I just sent out an email to a U.S. company explaining why the international dispute resolution lawyers at my law firm do not think it makes sense to pursue the U.S. company’s bad product claims against their Chinese manufacturer. This email essentially recites all the things the recipient did to ensure the product it would get from its manufacturer would be substandard and why once it got that product, there was little or nothing our dispute resolution lawyers could do to secure compensation for the quality problems. My email focuses on China, but virtually everything I say holds true regarding outsourced manufacturing anywhere in the world.
I ran your case by our international dispute resolution lawyers and they are not interested in taking it on a contingency fee basis and they also say they cannot in good conscience ask you to pay us to pursue it. Our lack of interest in your case stems from the following:
1. Your contract (even assuming this qualifies as a contract under Chinese law) is in English. Many courts in China will not hear a case with an English language contract. This is even more likely to be the case in a place like Hubei Province.
2. It looks like you did not pay the Chinese company with whom you have the contract. You instead paid some other company based in Hong Kong. This is a classic China ploy. If you sue the company with whom you have the contract, it will say you never paid them because you didn’t. Not sure who would win on this, but it is another expensive hoop you will have to jump through.
3. The “contract” says you will inspect the product before it ships. The manufacturer will contend you either did inspect the product and were fine with it or you chose not to inspect. Either way, it should make for a pretty good defense because you allowed the product to be shipped without voicing any complaint. If you are not going to inspect product before it gets sent to, you should not have this sort of provision in your contract.

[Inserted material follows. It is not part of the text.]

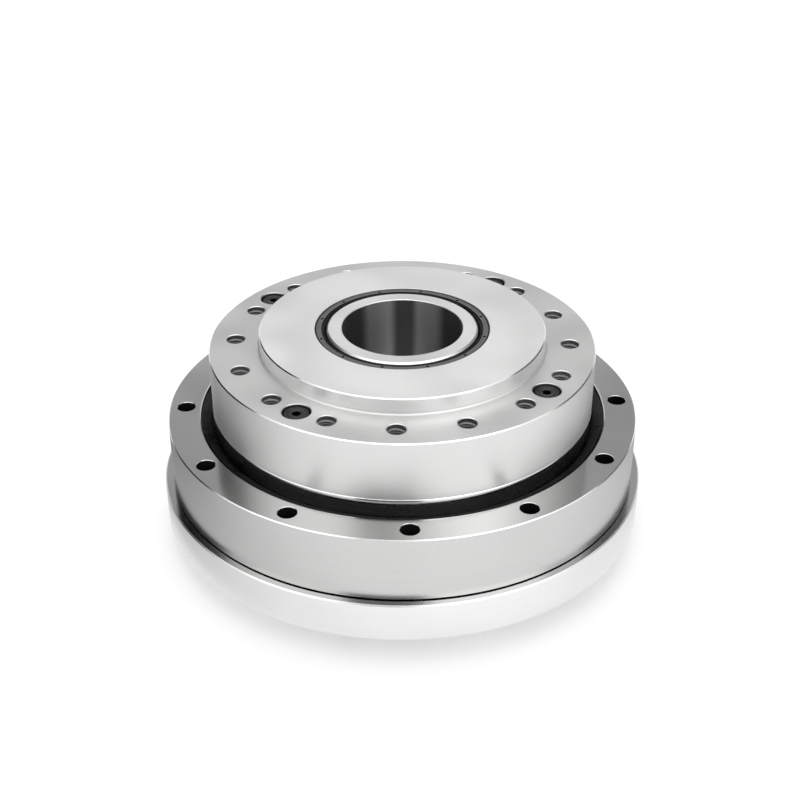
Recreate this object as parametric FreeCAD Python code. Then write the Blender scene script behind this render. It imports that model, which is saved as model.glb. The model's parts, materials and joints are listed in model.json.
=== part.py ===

4. China does not generally recognize samples as the standard that must be met. If you want your product to be of a particular quality, you need to lay out every specification that will get it to that quality and that must be made a part of your contract. Putting in a term like “good quality” in a contract with a China manufacturer is a waste of time because China has incredibly low quality levels that are just fine for Chinese commerce and for Chinese courts. It is not at all clear to me that your manufacturer failed to give you exactly what you ordered. You say that it is of “bad quality” but that is under Canadian standards, not under any standards that I see in your contract and that is what is going to matter to a Chinese court. For more on why this matters and for how you should handle this the next time you have product manufactured in China, check ou Getting Good Product from Your China Manufacturer: Specificity is Key.
You might want to try to interest a Chinese lawyer in taking this case, but even that might not be worth your time and money as you will almost certainly have to pay a fair amount of money just on the out of pocket costs for pursuing this litigation. Suing in the United States would almost certainly be a waste of time and money unless this Chinese manufacturer has assets in the United States, and very few do. China courts do not enforce U.S. judgments so even if you win over here, it will be of little to no value in collecting money from your Chinese manufacturer in China. For more on this, check out Enforcing US Judgments in China: Not Yet.
If you are going to continue buying product from China, you should start using a manufacturing contract works for China. You need a contract that convinces your manufacturer that you can win in a Chinese Court. With that sort of contract, your chances of getting bad product go way way down, and should you get bad product, your chances of winning at trial and getting your money go way up.